What the exercise asks: From the listing below, pull out all lines with "handed" in them.

Stored rows:
■ ■ ■

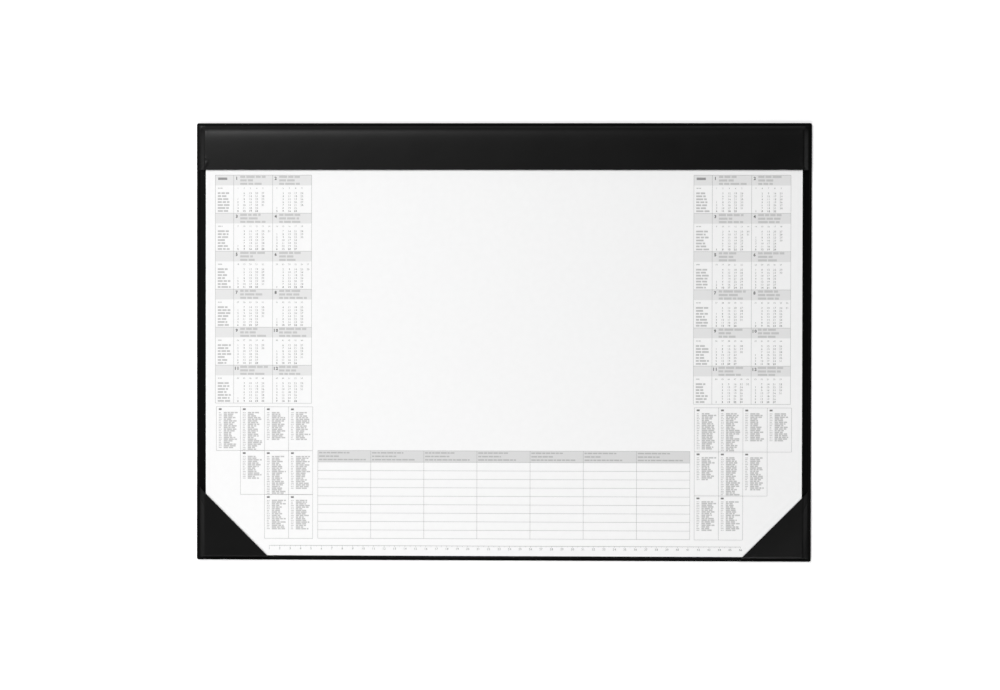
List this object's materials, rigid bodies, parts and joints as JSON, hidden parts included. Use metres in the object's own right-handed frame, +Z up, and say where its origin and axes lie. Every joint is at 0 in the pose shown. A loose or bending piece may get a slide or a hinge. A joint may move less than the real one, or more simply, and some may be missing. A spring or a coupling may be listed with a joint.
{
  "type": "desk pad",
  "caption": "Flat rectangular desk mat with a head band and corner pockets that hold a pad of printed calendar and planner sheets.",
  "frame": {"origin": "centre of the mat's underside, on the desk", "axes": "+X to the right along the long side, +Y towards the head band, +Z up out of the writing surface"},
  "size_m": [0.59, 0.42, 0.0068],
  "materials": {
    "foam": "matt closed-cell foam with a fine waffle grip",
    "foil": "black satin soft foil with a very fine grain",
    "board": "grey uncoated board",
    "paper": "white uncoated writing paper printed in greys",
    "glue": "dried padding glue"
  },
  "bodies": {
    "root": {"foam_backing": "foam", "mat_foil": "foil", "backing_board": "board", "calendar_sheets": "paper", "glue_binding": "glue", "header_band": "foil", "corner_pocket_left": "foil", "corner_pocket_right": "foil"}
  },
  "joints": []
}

■ ■ ■

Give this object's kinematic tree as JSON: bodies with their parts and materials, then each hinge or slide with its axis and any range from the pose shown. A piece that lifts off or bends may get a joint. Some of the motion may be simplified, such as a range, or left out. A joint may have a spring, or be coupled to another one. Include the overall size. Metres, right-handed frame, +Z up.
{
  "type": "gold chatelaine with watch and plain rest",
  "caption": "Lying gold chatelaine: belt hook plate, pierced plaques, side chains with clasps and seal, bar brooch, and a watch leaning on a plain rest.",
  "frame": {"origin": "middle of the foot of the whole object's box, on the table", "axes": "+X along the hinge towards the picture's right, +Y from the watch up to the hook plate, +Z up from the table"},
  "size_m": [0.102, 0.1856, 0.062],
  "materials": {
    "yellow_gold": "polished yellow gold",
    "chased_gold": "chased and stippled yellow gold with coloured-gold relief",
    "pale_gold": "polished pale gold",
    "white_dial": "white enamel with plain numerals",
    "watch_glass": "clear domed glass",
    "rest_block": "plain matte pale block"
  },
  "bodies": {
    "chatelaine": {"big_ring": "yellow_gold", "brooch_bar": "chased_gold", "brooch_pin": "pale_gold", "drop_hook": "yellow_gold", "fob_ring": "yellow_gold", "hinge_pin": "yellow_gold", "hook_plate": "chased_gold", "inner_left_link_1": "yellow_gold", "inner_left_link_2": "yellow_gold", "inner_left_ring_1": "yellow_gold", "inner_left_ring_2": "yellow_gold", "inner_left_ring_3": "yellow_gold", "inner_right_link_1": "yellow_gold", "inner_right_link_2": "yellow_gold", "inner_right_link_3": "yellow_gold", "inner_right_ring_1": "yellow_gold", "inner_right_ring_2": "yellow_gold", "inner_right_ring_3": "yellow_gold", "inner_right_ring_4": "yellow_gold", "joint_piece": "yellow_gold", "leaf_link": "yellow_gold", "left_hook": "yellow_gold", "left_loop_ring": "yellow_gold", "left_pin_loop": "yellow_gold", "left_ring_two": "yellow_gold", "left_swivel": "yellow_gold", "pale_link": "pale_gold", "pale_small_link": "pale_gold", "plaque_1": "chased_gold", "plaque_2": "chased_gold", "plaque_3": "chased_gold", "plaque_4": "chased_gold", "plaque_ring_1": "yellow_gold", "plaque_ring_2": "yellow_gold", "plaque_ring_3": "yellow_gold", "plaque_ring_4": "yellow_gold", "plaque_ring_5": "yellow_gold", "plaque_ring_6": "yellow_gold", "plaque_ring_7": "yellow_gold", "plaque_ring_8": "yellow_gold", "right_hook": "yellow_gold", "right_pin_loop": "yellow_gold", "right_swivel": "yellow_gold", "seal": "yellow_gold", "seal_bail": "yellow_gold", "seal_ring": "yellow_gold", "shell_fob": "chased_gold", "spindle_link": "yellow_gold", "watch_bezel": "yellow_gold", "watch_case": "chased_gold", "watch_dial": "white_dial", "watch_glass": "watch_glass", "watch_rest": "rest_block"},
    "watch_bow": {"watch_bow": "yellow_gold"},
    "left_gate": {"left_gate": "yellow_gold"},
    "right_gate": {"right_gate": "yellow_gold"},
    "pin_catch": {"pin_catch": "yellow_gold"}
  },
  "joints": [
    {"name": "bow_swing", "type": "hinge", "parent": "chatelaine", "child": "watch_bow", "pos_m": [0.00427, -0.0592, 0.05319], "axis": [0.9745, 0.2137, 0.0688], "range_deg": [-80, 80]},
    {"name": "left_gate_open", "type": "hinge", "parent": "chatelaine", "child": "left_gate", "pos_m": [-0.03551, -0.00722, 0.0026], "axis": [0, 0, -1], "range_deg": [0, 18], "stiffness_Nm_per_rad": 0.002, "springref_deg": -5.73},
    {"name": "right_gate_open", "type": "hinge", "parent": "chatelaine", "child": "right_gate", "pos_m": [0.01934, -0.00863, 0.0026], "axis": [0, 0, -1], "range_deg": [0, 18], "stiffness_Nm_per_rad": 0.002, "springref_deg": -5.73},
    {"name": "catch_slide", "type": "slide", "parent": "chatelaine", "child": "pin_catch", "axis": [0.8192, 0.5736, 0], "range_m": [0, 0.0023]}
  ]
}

■ ■ ■

Reply to the task:
List this object's materials, rigid bodies, parts and joints as JSON, hidden parts included. Use metres in the object's own right-handed frame, +Z up, and say where its origin and axes lie. Every joint is at 0 in the pose shown. A loose or bending piece may get a slide or a hinge. A joint may move less than the real one, or more simply, and some may be missing. A spring or a coupling may be listed with a joint.
Give this object's kinematic tree as JSON: bodies with their parts and materials, then each hinge or slide with its axis and any range from the pose shown. A piece that lifts off or bends may get a joint. Some of the motion may be simplified, such as a range, or left out. A joint may have a spring, or be coupled to another one. Include the overall size. Metres, right-handed frame, +Z up.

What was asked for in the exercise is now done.